Executive Commentary
"Cornit is transitioning from one-time equipment sales to a recurring usage-based model through AIC and ARR. While this naturally shifts the timing of revenue recognition, it is a deliberate move. It strengthens long-term profitability, predictability, and customer lifetime value."
Ronen Samuel, Chief Executive Officer
"Managing our operating expenses closely is within our control, even in an uncertain environment, and we are expecting to realize more meaningful operating leverage over time as we continue to align our expenses with our base of revenue and near-term needs."
Lori Hanover, Chief Financial Officer
Strategic Positioning
1. All-Inclusive Click (AIC) Model Scaling
Kornit’s AIC model, which charges customers per impression rather than upfront, is now the dominant go-to-market approach for Apollo and Atlas Max Plus systems. Over 80% of Apollo systems shipped operate under AIC, and AIC-based ARR reached $21.5 million at quarter end, rising to $23.1 million post-quarter. This shift is transforming the business from lumpy capital sales to a recurring, usage-driven revenue stream, increasing customer retention and system utilization as customers face lower barriers to adoption.
2. Digital Penetration of Bulk Apparel and Screen Printing
Digital print adoption is accelerating in bulk apparel, with Apollo systems now averaging over 1 million impressions annually and 40% of those for bulk jobs. Notably, 25% of bulk jobs exceed 500 copies, demonstrating digital’s encroachment into traditional high-volume screen printing. Kornit estimates a $6 billion impression addressable market in short-run screen printing and aims for a 5% share by 2030.
3. Expansion into Footwear and Adjacent Markets
The commercial launch of Kornit’s digital footwear solution marks a strategic adjacency, targeting a 1 billion pair annual market. Early deployments in China, Vietnam, and Germany have produced over 1 million pairs, validating the technology and opening a new vertical. The solution addresses industry pain points—speed, flexibility, waste—and is positioned as a pillar of long-term growth, with major brands and manufacturers already placing repeat orders.
4. Geographic Diversification and Asia Opportunity
Asia is emerging as a critical growth region, with the first AIC and Apollo deals closed in the region and strong interest at ITMA Singapore. While North America remains the largest market at 65% of revenue, management expects Asia’s share to rise significantly as AIC and digital footwear adoption accelerate.

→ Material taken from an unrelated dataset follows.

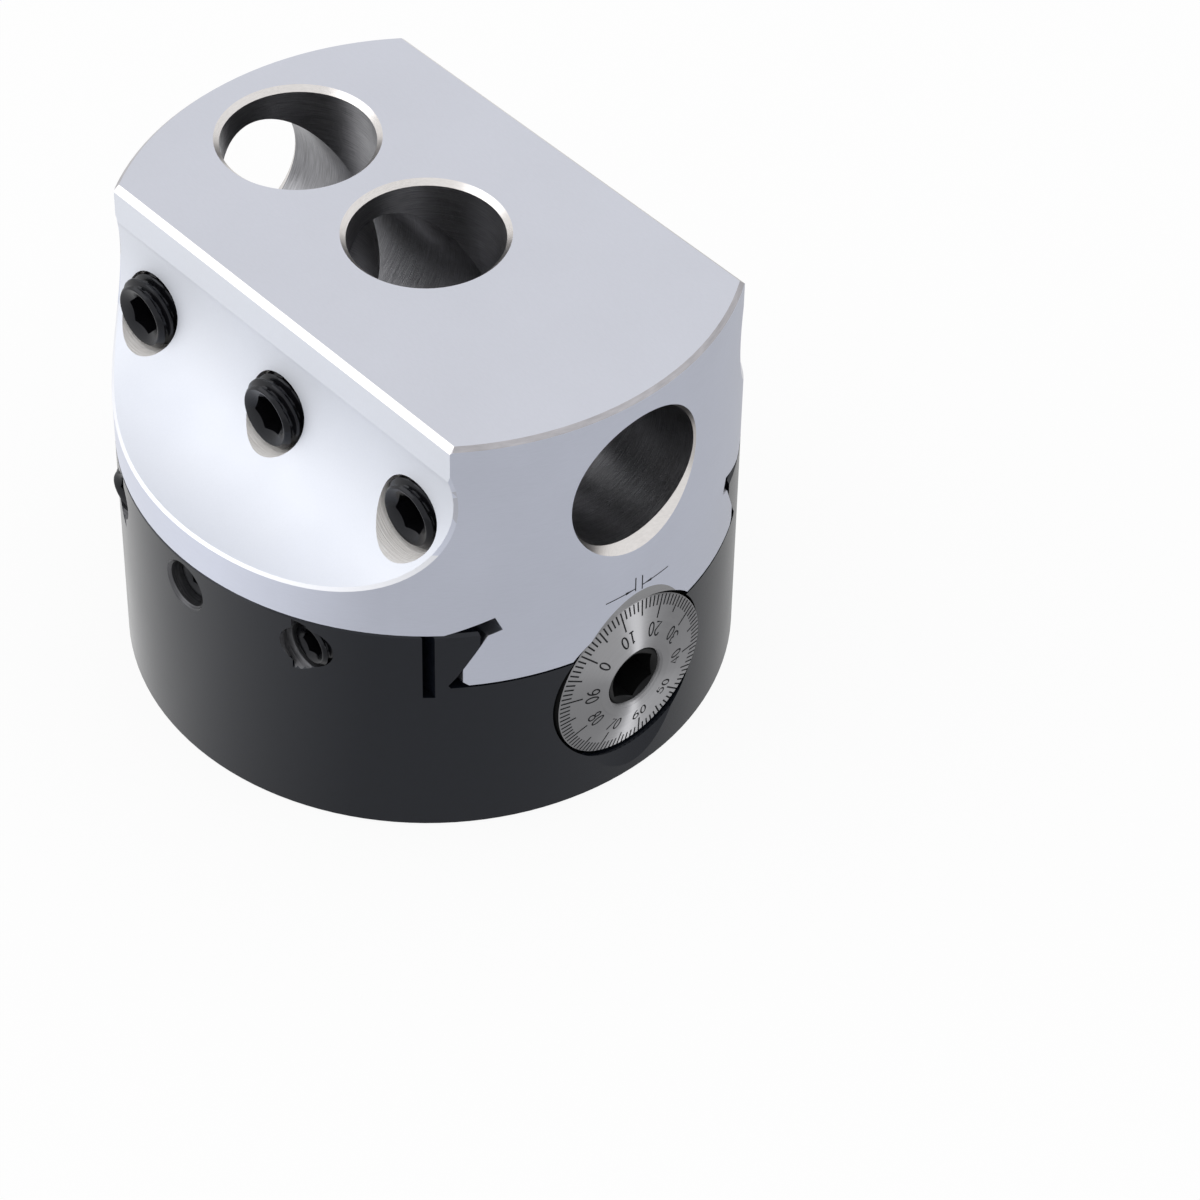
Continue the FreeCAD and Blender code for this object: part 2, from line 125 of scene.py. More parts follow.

5. Deliberate Revenue Timing for Profitability
Management is intentionally slowing CapEx system sales in favor of AIC, trading near-term revenue for higher-quality, recurring streams. This will suppress reported top-line growth in 2026 (guided low single digits) but drive faster ARR and EBITDA expansion, setting up a stronger multi-year growth trajectory.
Key Considerations
Kornit’s Q3 underscores a business in strategic transformation, prioritizing recurring revenue quality and long-term market leadership over short-term headline growth. Investors should weigh the following:
Key Considerations:
- Revenue Mix Evolution: Transition to AIC model will dampen reported revenue growth in the near term but build a more predictable and valuable recurring base.
- Margin Recovery Path: Tariff-driven margin pressure is being addressed with targeted price increases, but continued vigilance is needed as inventory and cost dynamics evolve.
- Footwear and Asia Expansion: Early traction in footwear and Asia could materially expand Kornit’s addressable market and diversify revenue sources.
- System Utilization Uplift: AIC customers are driving higher impressions per system, supporting operational leverage and recurring consumables growth.
- Visibility and Pipeline Strength: Management cites improved pipeline visibility and expects ARR to become significant enough for separate reporting in 2026.
Risks
Risks center on execution of the AIC transition, including the ability to convert pipeline into recurring deals, manage margin headwinds from tariffs and currency, and sustain positive operating cash flow despite higher capital intensity. AIC model adoption in new regions and segments carries commercial and operational uncertainty, while macroeconomic or geopolitical shocks could disrupt customer investment cycles or supply chains.
Forward Outlook
For Q4, Kornit guided to:
- Revenue between $56 and $60 million
- Adjusted EBITDA margin of 7% to 10%
For full-year 2025, management reiterated expectations for adjusted EBITDA profitability. Looking to 2026, Kornit forecasts:
- Low single-digit top-line growth as AIC transition accelerates
- Meaningful EBITDA expansion and rapid ARR growth
Key outlook drivers include higher Apollo system utilization, further AIC penetration, and early-stage growth in digital footwear and Asia. Management expects to begin reporting AIC revenue separately by Q1 2026 as it becomes a larger share of total revenue.
Takeaways
Kornit’s Q3 marks a clear inflection in business model quality, as recurring ARR and AIC adoption gain scale, even as headline growth moderates. The company is trading short-term revenue for long-term predictability, higher utilization, and deeper customer engagement, with new vectors in footwear and Asia adding to the opportunity set.
- Business Model Shift: Recurring AIC and ARR streams are now the primary growth engine, fundamentally altering revenue timing and risk profile.
- Margin and Cash Discipline: Despite margin headwinds, cost control and positive operating cash flow remain intact, supporting the transition.
- 2026 and Beyond: Investors should focus on ARR scaling, AIC penetration, and new vertical traction as the key drivers of future value creation.
Conclusion
Kornit Digital’s Q3 confirms the company is executing a disciplined, deliberate shift to a recurring, usage-based model, building a foundation for more resilient and profitable growth. While reported revenue growth will be muted during the transition, the strategic focus on ARR, operational leverage, and new market entry positions Kornit for durable value creation in the years ahead.
Industry Read-Through
Kornit’s transition to recurring, usage-based revenue is emblematic of a broader shift in industrial equipment and manufacturing technology sectors, as vendors seek to align customer value and revenue timing while improving predictability. The rapid adoption of digital print in bulk apparel and footwear signals accelerating analog-to-digital disruption, with implications for legacy screen printing, supply chain partners, and competitors. Kornit’s early traction in Asia and new verticals highlights the importance of geographic and segment diversification for durable growth in a cyclical, cost-sensitive industry. Investors should monitor recurring revenue adoption, margin management, and new category launches as leading indicators across the industrial tech landscape.